Take a scenic drive west and south to find the warm, dry Colorado weather creating warm, dry paths through the mountains.
Though there's little snow at the mountain bases in and around Carbondale and along McClure Pass, that doesn't mean there's nothing to be found up high.
It makes for a great combo trip that can mean biking, hiking, climbing, four-wheel driving and not just skinning, but mountaineering.
It also means a full car.
After stuffing everything and the dog into the Forester, we made our way toward Marble, where we found dirt roads and trails perfect for biking. Once we got far enough, we ditched the bikes and took in the slower pace of walking along the trails amid a slowly blooming forest. A creek tumbled by, its icy water giving us a small reprieve from the sun's glare - which we had to protect against with multiple coats of sunscreen.
The spot has a plethora of trails from beginner to expert, meaning cyclists of all abilities and styles - even road bikers - can enjoy the Elk Mountain scenery. And with drier terrain, it's a better spot to take to the trail. Biking on the wet mud as snow melts in Summit County can mean a nightmare for trail maintenance crews, or fellow users who find it rutted out when everything dries.
The morning bike and hike gave way to a four-wheel exploration of Marble's high country roads. Named for the same white stone that adorns the Tomb of the Unknown Soldier and parts of the Lincoln Memorial in Washington, D.C., the town's residents are proud of it. They have massive chunks of marble scattered on their lawns, and various galleries invite passersby to take a glimpse at the marble statues created under local handiwork. Mailboxes are perched on slabs of it, and other blocks are lined up to signify property lines.
We bypassed all that, not out of lack of appreciation for art, but with a drive to make the most of our time in the warm, dry outdoors.
Most roads out of town are dry, but snow stopped us in our tracks on our way to Crystal, the historic mining town that has since turned into a summer cabin rental community rather than a ghost town. But we weren't looking for Crystal. We were looking for a way to ascend Whitehouse Mountain.

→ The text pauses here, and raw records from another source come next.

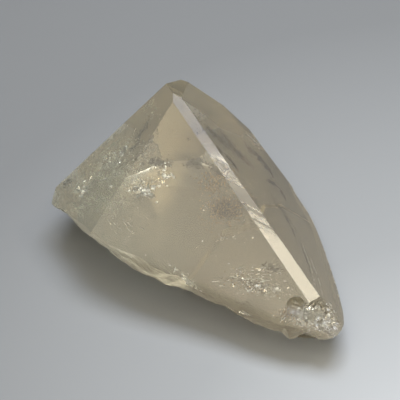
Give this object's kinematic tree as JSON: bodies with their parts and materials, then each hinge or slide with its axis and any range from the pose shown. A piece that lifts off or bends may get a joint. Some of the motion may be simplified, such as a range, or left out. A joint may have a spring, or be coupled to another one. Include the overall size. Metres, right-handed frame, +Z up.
{
  "type": "rough topaz crystal",
  "caption": "Rough clear crystal end with flat sloping faces, a narrow bevelled ridge and broken sides, lying on a flat cleavage face.",
  "frame": {"origin": "under the middle of the stone's box, at the level of the flat cleavage face that it rests on", "axes": "+X along the longest extent, from the left corner to the low broken tip; +Y to the back, towards the apex; +Z up from the resting face"},
  "size_m": [0.043, 0.037, 0.0219],
  "materials": {
    "topaz": "clear, faintly olive to champagne, bright on natural faces and glassy on broken ones"
  },
  "bodies": {
    "root": {"topaz_crystal": "topaz"}
  },
  "joints": []
}
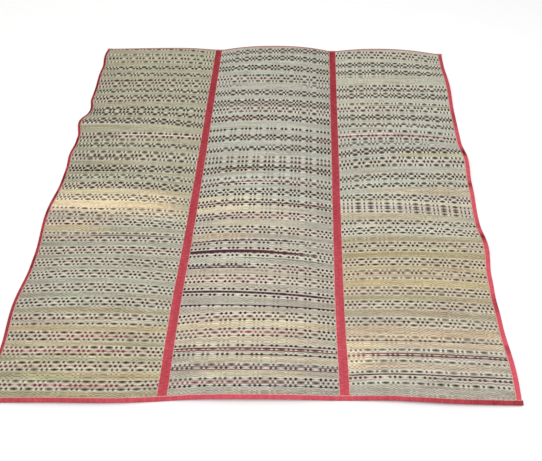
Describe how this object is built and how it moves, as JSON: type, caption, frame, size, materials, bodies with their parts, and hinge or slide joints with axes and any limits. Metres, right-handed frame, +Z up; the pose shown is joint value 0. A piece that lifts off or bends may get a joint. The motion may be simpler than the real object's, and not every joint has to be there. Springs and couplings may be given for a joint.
{
  "type": "reed mat",
  "caption": "Folding floor mat of woven reeds: panels side by side, joined by cotton tape and bound with the same tape.",
  "frame": {"origin": "middle of the mat's own box, on the floor", "axes": "+X across the panels, +Y along them from the near end to the far end, +Z up"},
  "size_m": [1.836, 1.8711, 0.0376],
  "materials": {
    "woven_reed": "matt split reed with dyed figures",
    "red_tape": "matt cotton tape"
  },
  "bodies": {
    "root": {"panel_left": "woven_reed", "panel_middle": "woven_reed", "panel_right": "woven_reed", "seam_tape_left": "red_tape", "seam_tape_right": "red_tape", "binding_left": "red_tape", "binding_right": "red_tape", "binding_near": "red_tape", "binding_far": "red_tape"}
  },
  "joints": []
}
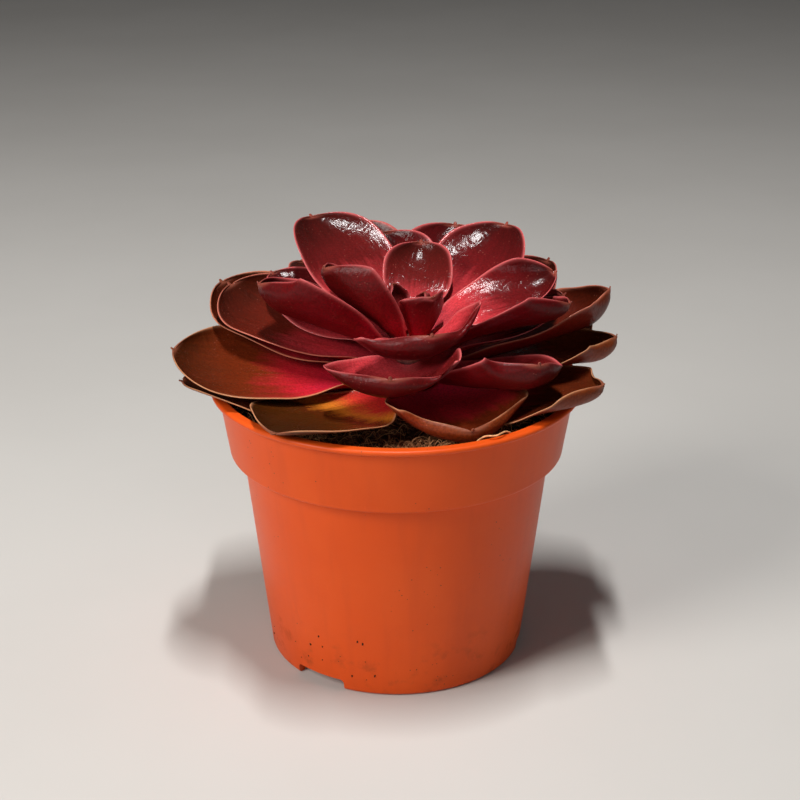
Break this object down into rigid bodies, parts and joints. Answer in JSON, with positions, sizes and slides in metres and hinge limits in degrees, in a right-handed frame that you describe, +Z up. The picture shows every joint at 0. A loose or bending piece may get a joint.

On foot, we discovered it was a longer haul than we'd hoped to get to the couloir we had in mind - and a steep cliff and a river stood between us and the roughly 1,500-foot climb up the mountain face.
Heading back to Marble, we turned onto the quarry road to scout different terrain. We spotted our spot not far from the quarry gates. The next day, we weren't the only ones making the trek to the high alpine snowfield.
Without a skin track to follow, we wove in and out of the trees on the mountain flank, turning to bootpacking when the snow caked underfoot and became treacherous to skin. Snowpack in the area appeared trustworthy as the sun and heat consolidated layers, but we still paid close attention to the possibility of wet slides as we moved to new terrain topography - a slide in a higher bowl had ripped to the ground, exposing a layer of mud underneath.
As a side note, after all that adventure and exertion, the White House on Carbondale's Main Street is a perfect spot for a bite to eat or to grab a liquid libation while watching The Masters play out.